* Begin *
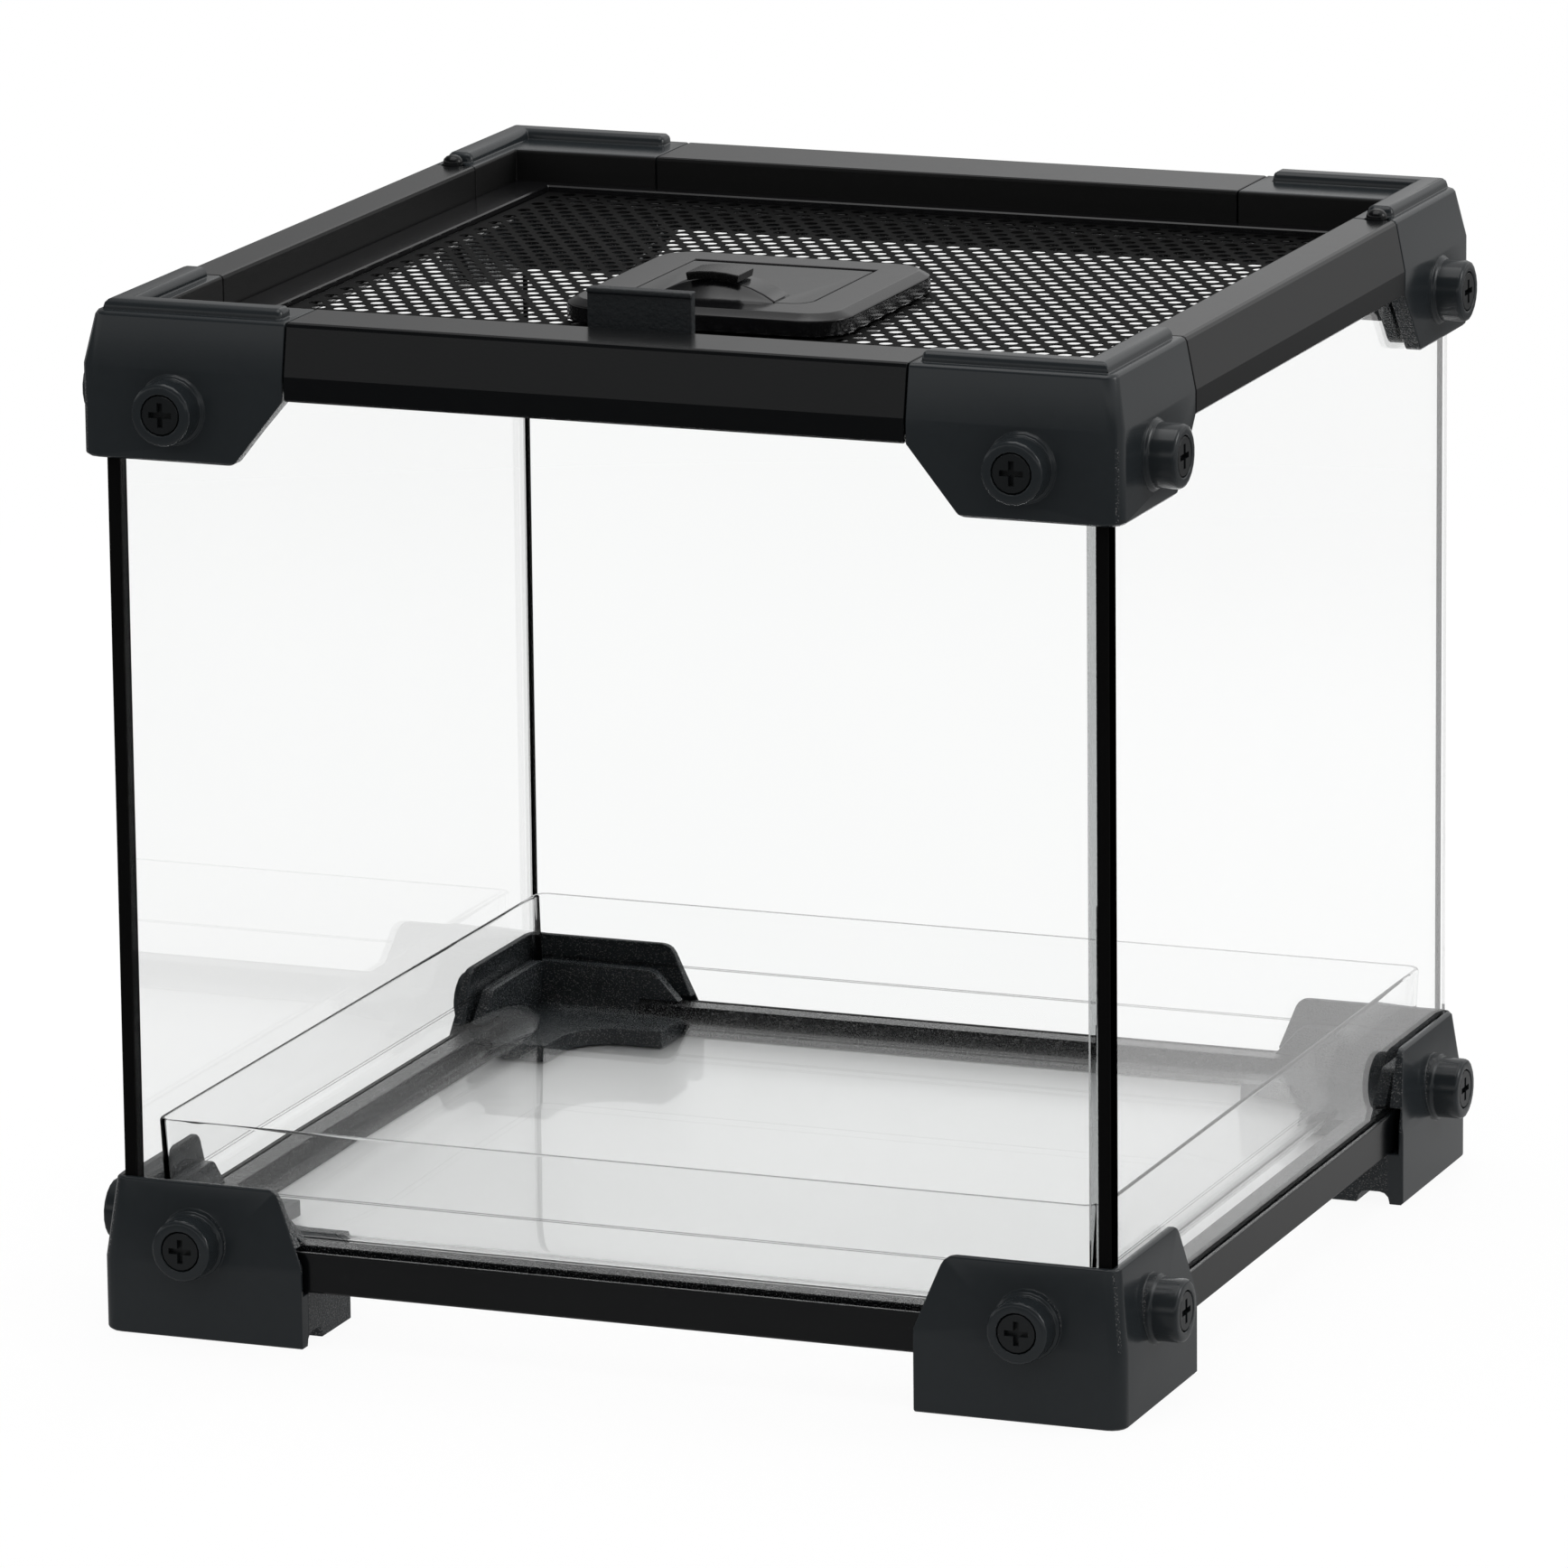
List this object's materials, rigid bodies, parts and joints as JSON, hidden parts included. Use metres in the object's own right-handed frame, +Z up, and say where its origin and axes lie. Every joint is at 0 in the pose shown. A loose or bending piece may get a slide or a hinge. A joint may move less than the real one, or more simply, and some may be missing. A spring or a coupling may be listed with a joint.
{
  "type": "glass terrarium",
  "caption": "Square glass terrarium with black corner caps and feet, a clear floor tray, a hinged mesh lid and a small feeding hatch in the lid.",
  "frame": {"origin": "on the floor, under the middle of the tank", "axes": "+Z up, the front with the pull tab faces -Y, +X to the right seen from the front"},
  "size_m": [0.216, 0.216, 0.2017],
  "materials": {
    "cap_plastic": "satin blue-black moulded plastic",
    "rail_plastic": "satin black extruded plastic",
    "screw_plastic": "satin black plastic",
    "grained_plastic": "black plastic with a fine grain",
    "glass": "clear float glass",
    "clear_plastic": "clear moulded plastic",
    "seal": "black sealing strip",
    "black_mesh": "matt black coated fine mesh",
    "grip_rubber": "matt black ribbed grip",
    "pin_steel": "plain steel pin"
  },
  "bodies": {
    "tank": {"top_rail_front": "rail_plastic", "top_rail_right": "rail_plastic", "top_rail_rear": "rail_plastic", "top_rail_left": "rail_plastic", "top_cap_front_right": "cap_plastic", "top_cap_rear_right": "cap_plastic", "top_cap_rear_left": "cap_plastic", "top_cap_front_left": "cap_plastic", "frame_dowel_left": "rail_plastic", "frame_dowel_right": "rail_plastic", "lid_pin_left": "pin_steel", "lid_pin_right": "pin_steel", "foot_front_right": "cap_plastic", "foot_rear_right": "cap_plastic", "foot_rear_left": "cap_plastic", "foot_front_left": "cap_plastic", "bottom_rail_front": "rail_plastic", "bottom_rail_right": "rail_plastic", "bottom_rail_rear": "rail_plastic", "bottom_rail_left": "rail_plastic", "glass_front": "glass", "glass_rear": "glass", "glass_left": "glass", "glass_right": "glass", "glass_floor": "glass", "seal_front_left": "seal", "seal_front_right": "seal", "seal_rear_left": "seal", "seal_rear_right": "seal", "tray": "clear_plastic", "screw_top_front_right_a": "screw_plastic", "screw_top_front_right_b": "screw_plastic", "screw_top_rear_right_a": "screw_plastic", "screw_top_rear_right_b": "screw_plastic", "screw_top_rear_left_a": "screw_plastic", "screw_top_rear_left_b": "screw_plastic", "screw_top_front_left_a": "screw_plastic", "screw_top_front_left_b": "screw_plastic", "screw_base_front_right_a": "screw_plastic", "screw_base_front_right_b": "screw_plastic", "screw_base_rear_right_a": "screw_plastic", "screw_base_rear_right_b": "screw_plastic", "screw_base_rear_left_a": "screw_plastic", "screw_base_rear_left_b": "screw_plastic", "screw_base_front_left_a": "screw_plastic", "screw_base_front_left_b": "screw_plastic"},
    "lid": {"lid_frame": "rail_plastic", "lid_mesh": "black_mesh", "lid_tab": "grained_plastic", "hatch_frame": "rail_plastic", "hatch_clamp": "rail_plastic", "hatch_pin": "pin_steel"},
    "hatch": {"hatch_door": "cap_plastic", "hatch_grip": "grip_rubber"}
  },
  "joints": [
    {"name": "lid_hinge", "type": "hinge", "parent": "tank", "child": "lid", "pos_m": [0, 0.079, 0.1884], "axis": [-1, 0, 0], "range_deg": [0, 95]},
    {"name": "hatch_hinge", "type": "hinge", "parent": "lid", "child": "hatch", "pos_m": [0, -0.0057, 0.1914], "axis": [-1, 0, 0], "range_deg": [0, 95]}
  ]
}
* End *
The exercise: Write the data back out verbatim.

Solved exercise:
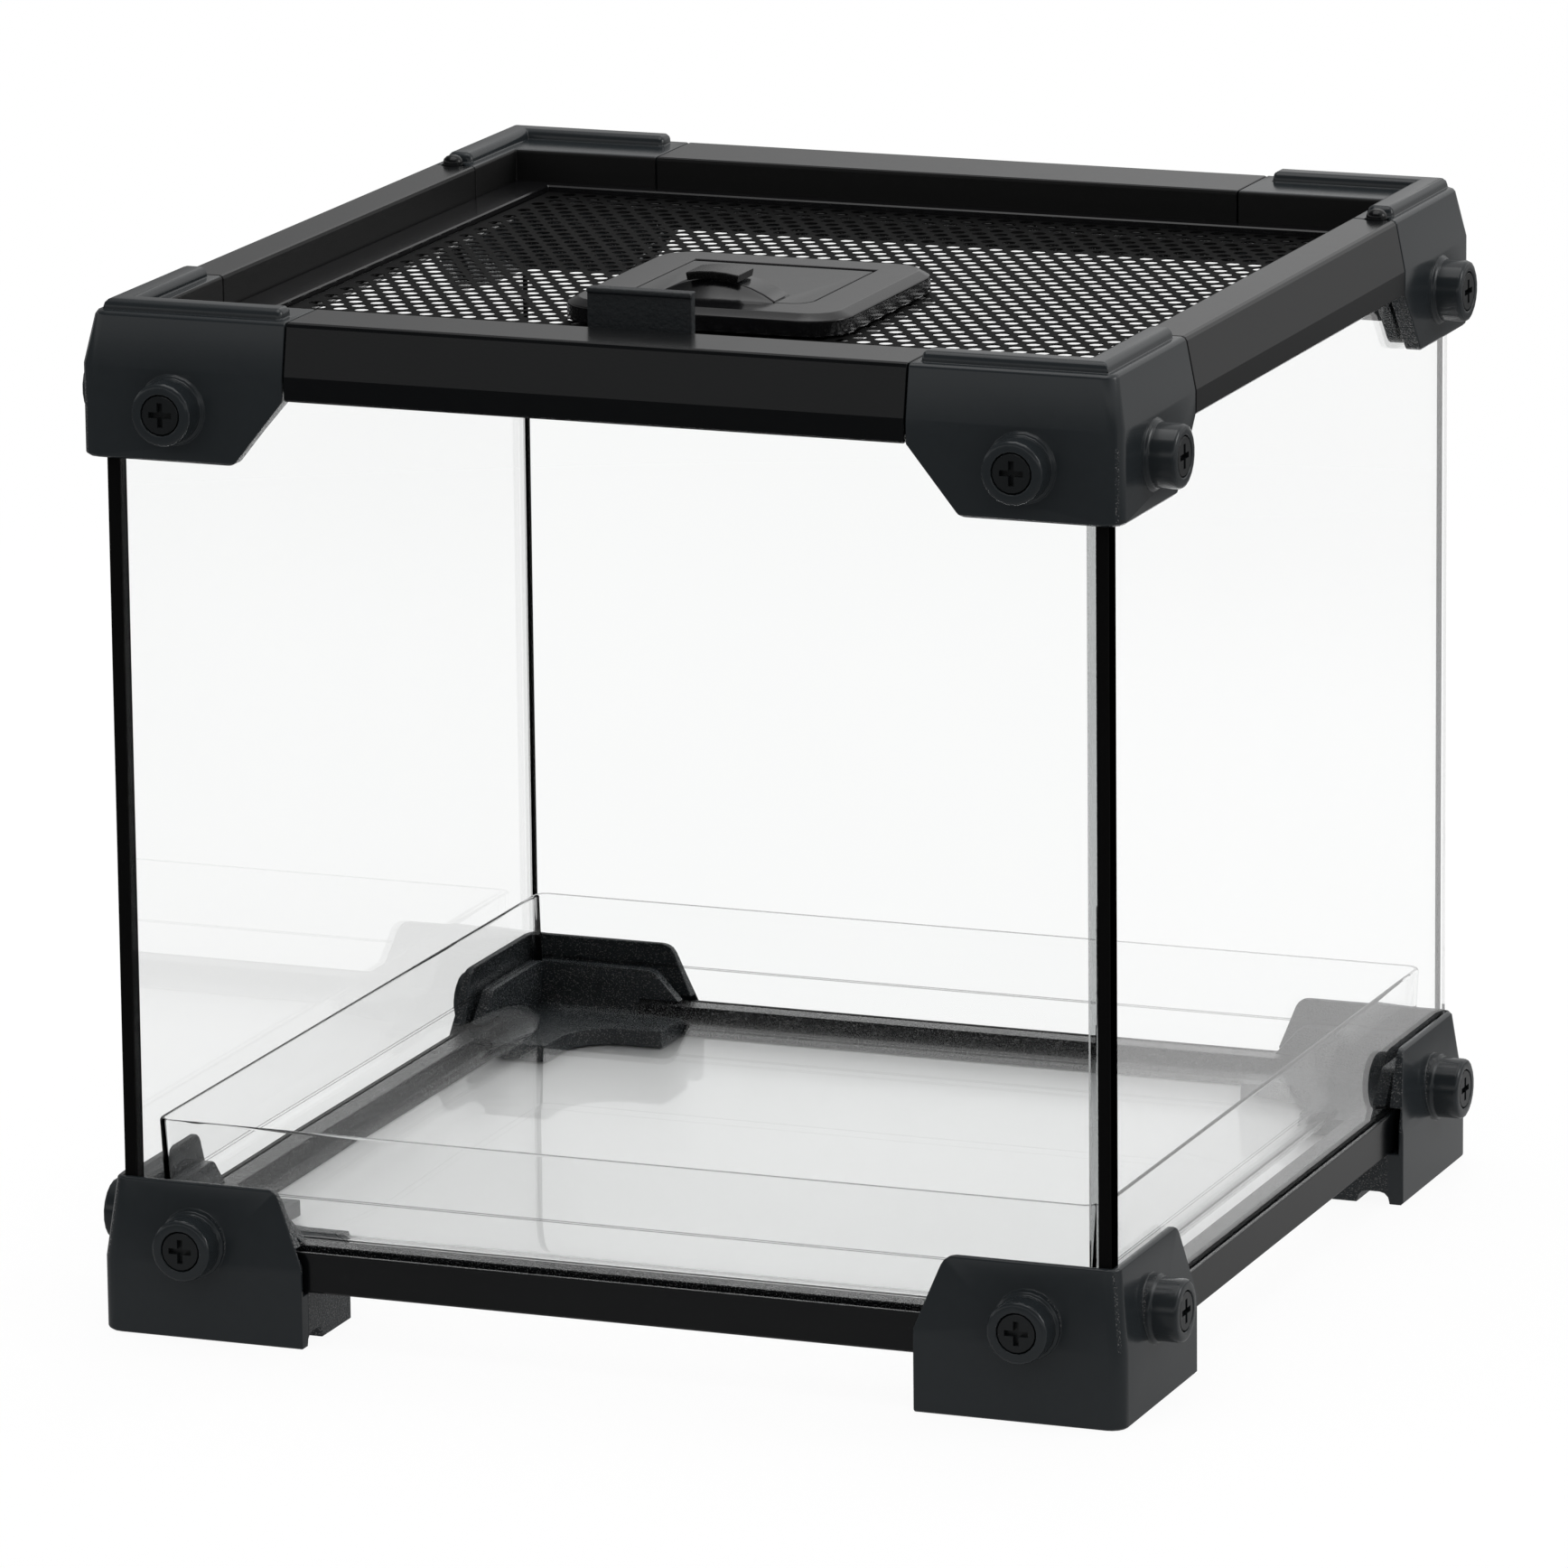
List this object's materials, rigid bodies, parts and joints as JSON, hidden parts included. Use metres in the object's own right-handed frame, +Z up, and say where its origin and axes lie. Every joint is at 0 in the pose shown. A loose or bending piece may get a slide or a hinge. A joint may move less than the real one, or more simply, and some may be missing. A spring or a coupling may be listed with a joint.
{
  "type": "glass terrarium",
  "caption": "Square glass terrarium with black corner caps and feet, a clear floor tray, a hinged mesh lid and a small feeding hatch in the lid.",
  "frame": {"origin": "on the floor, under the middle of the tank", "axes": "+Z up, the front with the pull tab faces -Y, +X to the right seen from the front"},
  "size_m": [0.216, 0.216, 0.2017],
  "materials": {
    "cap_plastic": "satin blue-black moulded plastic",
    "rail_plastic": "satin black extruded plastic",
    "screw_plastic": "satin black plastic",
    "grained_plastic": "black plastic with a fine grain",
    "glass": "clear float glass",
    "clear_plastic": "clear moulded plastic",
    "seal": "black sealing strip",
    "black_mesh": "matt black coated fine mesh",
    "grip_rubber": "matt black ribbed grip",
    "pin_steel": "plain steel pin"
  },
  "bodies": {
    "tank": {"top_rail_front": "rail_plastic", "top_rail_right": "rail_plastic", "top_rail_rear": "rail_plastic", "top_rail_left": "rail_plastic", "top_cap_front_right": "cap_plastic", "top_cap_rear_right": "cap_plastic", "top_cap_rear_left": "cap_plastic", "top_cap_front_left": "cap_plastic", "frame_dowel_left": "rail_plastic", "frame_dowel_right": "rail_plastic", "lid_pin_left": "pin_steel", "lid_pin_right": "pin_steel", "foot_front_right": "cap_plastic", "foot_rear_right": "cap_plastic", "foot_rear_left": "cap_plastic", "foot_front_left": "cap_plastic", "bottom_rail_front": "rail_plastic", "bottom_rail_right": "rail_plastic", "bottom_rail_rear": "rail_plastic", "bottom_rail_left": "rail_plastic", "glass_front": "glass", "glass_rear": "glass", "glass_left": "glass", "glass_right": "glass", "glass_floor": "glass", "seal_front_left": "seal", "seal_front_right": "seal", "seal_rear_left": "seal", "seal_rear_right": "seal", "tray": "clear_plastic", "screw_top_front_right_a": "screw_plastic", "screw_top_front_right_b": "screw_plastic", "screw_top_rear_right_a": "screw_plastic", "screw_top_rear_right_b": "screw_plastic", "screw_top_rear_left_a": "screw_plastic", "screw_top_rear_left_b": "screw_plastic", "screw_top_front_left_a": "screw_plastic", "screw_top_front_left_b": "screw_plastic", "screw_base_front_right_a": "screw_plastic", "screw_base_front_right_b": "screw_plastic", "screw_base_rear_right_a": "screw_plastic", "screw_base_rear_right_b": "screw_plastic", "screw_base_rear_left_a": "screw_plastic", "screw_base_rear_left_b": "screw_plastic", "screw_base_front_left_a": "screw_plastic", "screw_base_front_left_b": "screw_plastic"},
    "lid": {"lid_frame": "rail_plastic", "lid_mesh": "black_mesh", "lid_tab": "grained_plastic", "hatch_frame": "rail_plastic", "hatch_clamp": "rail_plastic", "hatch_pin": "pin_steel"},
    "hatch": {"hatch_door": "cap_plastic", "hatch_grip": "grip_rubber"}
  },
  "joints": [
    {"name": "lid_hinge", "type": "hinge", "parent": "tank", "child": "lid", "pos_m": [0, 0.079, 0.1884], "axis": [-1, 0, 0], "range_deg": [0, 95]},
    {"name": "hatch_hinge", "type": "hinge", "parent": "lid", "child": "hatch", "pos_m": [0, -0.0057, 0.1914], "axis": [-1, 0, 0], "range_deg": [0, 95]}
  ]
}